In the weeks following Maksimov’s disappearance, police found his car intact near a St. Petersburg hotel, and his mobile phone, without its SIM card, resurfaced at a local market. In July 2004, a criminal case over his disappearance was opened due to public outcry.
During subsequent years, investigations were marred by evidence being lost and a failure to interview witnesses. Maksimov’s former colleague at the Agency for Journalistic Investigations Yevgeny Vyshenkov told CPJ that he and his staff interviewed a witness and an assailant in 2005 who said Maksimov had been murdered and persuaded them to tell their story to prosecutors, but no one was charged.

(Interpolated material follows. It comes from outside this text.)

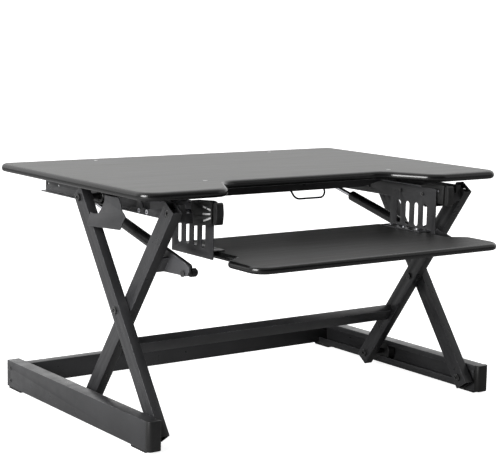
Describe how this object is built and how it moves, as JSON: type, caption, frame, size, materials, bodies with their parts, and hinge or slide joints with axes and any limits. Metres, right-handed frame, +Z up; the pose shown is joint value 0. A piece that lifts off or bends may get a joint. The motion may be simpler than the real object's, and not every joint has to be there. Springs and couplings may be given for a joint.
{
  "type": "standing desk converter",
  "caption": "Desktop riser: folding scissor frame with gas springs, a notched worktop, squeeze release handles and a hanging keyboard tray on slides.",
  "frame": {"origin": "centre of the base's footprint, on the plane that the rubber feet rest on", "axes": "+X to the user's right, +Y to the rear, +Z up"},
  "size_m": [0.952, 0.795, 0.5204],
  "materials": {
    "worktop": "grey laminate over board, black edge",
    "tray": "dark grey laminate over board, black edge",
    "frame": "dark charcoal powder coat, fine texture",
    "legs": "dark charcoal powder coat, satin",
    "black_plastic": "moulded black, fine grain",
    "roller_plastic": "smooth black nylon",
    "rubber": "matt black",
    "bolt_steel": "zinc plated",
    "bolt_black": "black oxide",
    "slide_steel": "zinc plated, lightly oiled",
    "spring_black": "gloss black paint",
    "rod_chrome": "polished",
    "plug_plastic": "pale grey"
  },
  "bodies": {
    "base": {"left_base_rail": "frame", "right_base_rail": "frame", "rear_cross_member": "frame", "rail_end_caps": "black_plastic", "rubber_feet": "rubber", "rail_pivot_brackets": "frame", "lower_pivot_bolts": "bolt_black", "rail_spacers": "bolt_steel", "rail_screws": "bolt_steel"},
    "outer_legs": {"left_outer_leg": "legs", "right_outer_leg": "legs", "upper_roller_axles": "bolt_black", "cross_pivot_bolts": "bolt_black"},
    "left_upper_roller": {"left_upper_roller": "roller_plastic"},
    "right_upper_roller": {"right_upper_roller": "roller_plastic"},
    "inner_legs": {"left_inner_leg": "legs", "right_inner_leg": "legs", "leg_crossbar": "legs", "cross_washers": "bolt_steel", "lower_roller_axles": "bolt_steel", "left_spring_arm": "frame", "right_spring_arm": "frame", "spring_arm_pins": "bolt_steel"},
    "left_lower_roller": {"left_lower_roller": "roller_plastic"},
    "right_lower_roller": {"right_lower_roller": "roller_plastic"},
    "left_spring_cylinder": {"left_gas_cylinder": "spring_black"},
    "right_spring_cylinder": {"right_gas_cylinder": "spring_black"},
    "left_spring_rod": {"left_gas_rod": "rod_chrome"},
    "right_spring_rod": {"right_gas_rod": "rod_chrome"},
    "platform": {"worktop": "worktop", "left_side_channel": "frame", "right_side_channel": "frame", "pivot_gussets": "frame", "front_cross_strip": "frame", "rear_cross_strip": "frame", "upper_pivot_bolts": "bolt_steel", "spring_top_brackets": "frame", "side_guard": "frame", "frame_fasteners": "bolt_steel", "left_slide_rail": "slide_steel", "right_slide_rail": "slide_steel", "slide_brackets": "frame", "worktop_plugs": "plug_plastic", "left_handle_housing": "black_plastic", "right_handle_housing": "black_plastic", "lever_pins": "bolt_steel", "cable_adjusters": "bolt_steel", "release_cables": "rubber", "cable_clip": "plug_plastic"},
    "left_release_lever": {"left_release_lever": "black_plastic"},
    "right_release_lever": {"right_release_lever": "black_plastic"},
    "left_valve_lever": {"left_valve_lever": "black_plastic"},
    "right_valve_lever": {"right_valve_lever": "black_plastic"},
    "tray_carriage": {"keyboard_tray": "tray", "left_tray_hanger": "frame", "right_tray_hanger": "frame", "slide_runners": "slide_steel", "hanger_bolts": "bolt_black", "tray_screws": "bolt_steel"},
    "slide_cages": {"slide_ball_cages": "slide_steel"}
  },
  "joints": [
    {"name": "fold", "type": "hinge", "parent": "base", "child": "outer_legs", "pos_m": [0, -0.276, 0.036], "axis": [-1, 0, 0], "range_deg": [0, 45.66]},
    {"name": "inner_leg_turn", "type": "hinge", "parent": "outer_legs", "child": "inner_legs", "pos_m": [0, -0.12287, 0.2535], "axis": [-1, 0, 0], "range_deg": [-92, 1]},
    {"name": "platform_level", "type": "hinge", "parent": "inner_legs", "child": "platform", "pos_m": [0, -0.276, 0.471], "axis": [-1, 0, 0], "range_deg": [-0.5, 46]},
    {"name": "left_upper_roller_spin", "type": "hinge", "parent": "outer_legs", "child": "left_upper_roller", "pos_m": [-0.373, 0.03027, 0.471], "axis": [-1, 0, 0], "range_deg": [-875.8, 0]},
    {"name": "left_lower_roller_spin", "type": "hinge", "parent": "inner_legs", "child": "left_lower_roller", "pos_m": [-0.4455, 0.03027, 0.036], "axis": [-1, 0, 0], "range_deg": [0, 522.2]},
    {"name": "left_spring_turn", "type": "hinge", "parent": "inner_legs", "child": "left_spring_cylinder", "pos_m": [-0.339, -0.277, 0.349], "axis": [-1, 0, 0], "range_deg": [-0.5, 48]},
    {"name": "left_spring_stroke", "type": "slide", "parent": "left_spring_cylinder", "child": "left_spring_rod", "axis": [0, 0.9708, 0.24], "range_m": [-0.096, 0.0005]},
    {"name": "left_release_squeeze", "type": "hinge", "parent": "platform", "child": "left_release_lever", "pos_m": [-0.311, -0.294, 0.48], "axis": [1, 0, 0], "range_deg": [0, 12], "stiffness_Nm_per_rad": 0.4, "springref_deg": -2.86},
    {"name": "left_valve_press", "type": "hinge", "parent": "platform", "child": "left_valve_lever", "pos_m": [-0.339, 0.21, 0.488], "axis": [-1, 0, 0], "range_deg": [0, 8]},
    {"name": "right_upper_roller_spin", "type": "hinge", "parent": "outer_legs", "child": "right_upper_roller", "pos_m": [0.373, 0.03027, 0.471], "axis": [-1, 0, 0], "range_deg": [-875.8, 0]},
    {"name": "right_lower_roller_spin", "type": "hinge", "parent": "inner_legs", "child": "right_lower_roller", "pos_m": [0.4455, 0.03027, 0.036], "axis": [-1, 0, 0], "range_deg": [0, 522.2]},
    {"name": "right_spring_turn", "type": "hinge", "parent": "inner_legs", "child": "right_spring_cylinder", "pos_m": [0.339, -0.277, 0.349], "axis": [-1, 0, 0], "range_deg": [-0.5, 48]},
    {"name": "right_spring_stroke", "type": "slide", "parent": "right_spring_cylinder", "child": "right_spring_rod", "axis": [0, 0.9708, 0.24], "range_m": [-0.096, 0.0005]},
    {"name": "right_release_squeeze", "type": "hinge", "parent": "platform", "child": "right_release_lever", "pos_m": [0.311, -0.294, 0.48], "axis": [1, 0, 0], "range_deg": [0, 12], "stiffness_Nm_per_rad": 0.4, "springref_deg": -2.86},
    {"name": "right_valve_press", "type": "hinge", "parent": "platform", "child": "right_valve_lever", "pos_m": [0.339, 0.21, 0.488], "axis": [-1, 0, 0], "range_deg": [0, 8]},
    {"name": "tray_slide", "type": "slide", "parent": "platform", "child": "tray_carriage", "axis": [0, 1, 0], "range_m": [0, 0.165]},
    {"name": "slide_cage_travel", "type": "slide", "parent": "platform", "child": "slide_cages", "axis": [0, 1, 0], "range_m": [0, 0.083]}
  ],
  "couplings": [
    {"joint": "inner_leg_turn", "follows": "fold", "ratio": -2},
    {"joint": "platform_level", "follows": "fold", "ratio": 1},
    {"joint": "left_upper_roller_spin", "follows": "fold", "ratio": -19.071},
    {"joint": "left_lower_roller_spin", "follows": "fold", "ratio": 11.326},
    {"joint": "left_spring_turn", "follows": "fold", "ratio": 1.024},
    {"joint": "left_spring_stroke", "follows": "fold", "m_per_rad": -0.118},
    {"joint": "left_valve_press", "follows": "left_release_squeeze", "ratio": 0.6},
    {"joint": "right_upper_roller_spin", "follows": "fold", "ratio": -19.071},
    {"joint": "right_lower_roller_spin", "follows": "fold", "ratio": 11.326},
    {"joint": "right_spring_turn", "follows": "fold", "ratio": 1.024},
    {"joint": "right_spring_stroke", "follows": "fold", "m_per_rad": -0.118},
    {"joint": "right_valve_press", "follows": "right_release_squeeze", "ratio": 0.6},
    {"joint": "slide_cage_travel", "follows": "tray_slide", "ratio": 0.5}
  ]
}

In June 2005, investigators detained Smirnov, and his police colleagues Pyatov and Andrey Bochurov on unrelated forgery charges, and went on to name the three men as suspects in Maksimov’s disappearance, Russian media reported. But in 2007, the jurors acquitted the three men because of lack of evidence.
CPJ has long advocated for justice for Maksimova, including with his mother, Rimma, up until her death in 2014.
In 2006, a St. Petersburg court declared Maksimov dead at the family’s behest. But Rimma Maksimova’s phone calls, meetings with St. Petersburg officials, and efforts to review the file for her son’s case, which was suspended, proved fruitless.
A.V. Zaitsev, a senior official with the regional investigative committee, told CPJ in a written statement in 2009 that his staff had checked whether Interior Ministry officers were involved in the crime, but did not elaborate.
In 2021, the European Court of Human Rights found that Russian authorities had failed to effectively investigate Maksimov’s disappearance.
After confessing to Maksimov’s murder in 2024, Smirnov said he would like to serve in Ukraine and have his criminal record expunged in exchange for military service, Fontanka reported, without providing further details.
By this time, one of the killers, Meliksetov, had died, leaving Meshcherov and Pyatov to serve as witnesses, although they could not be prosecuted for covering up the murder as the statute of limitations had expired, news reports said.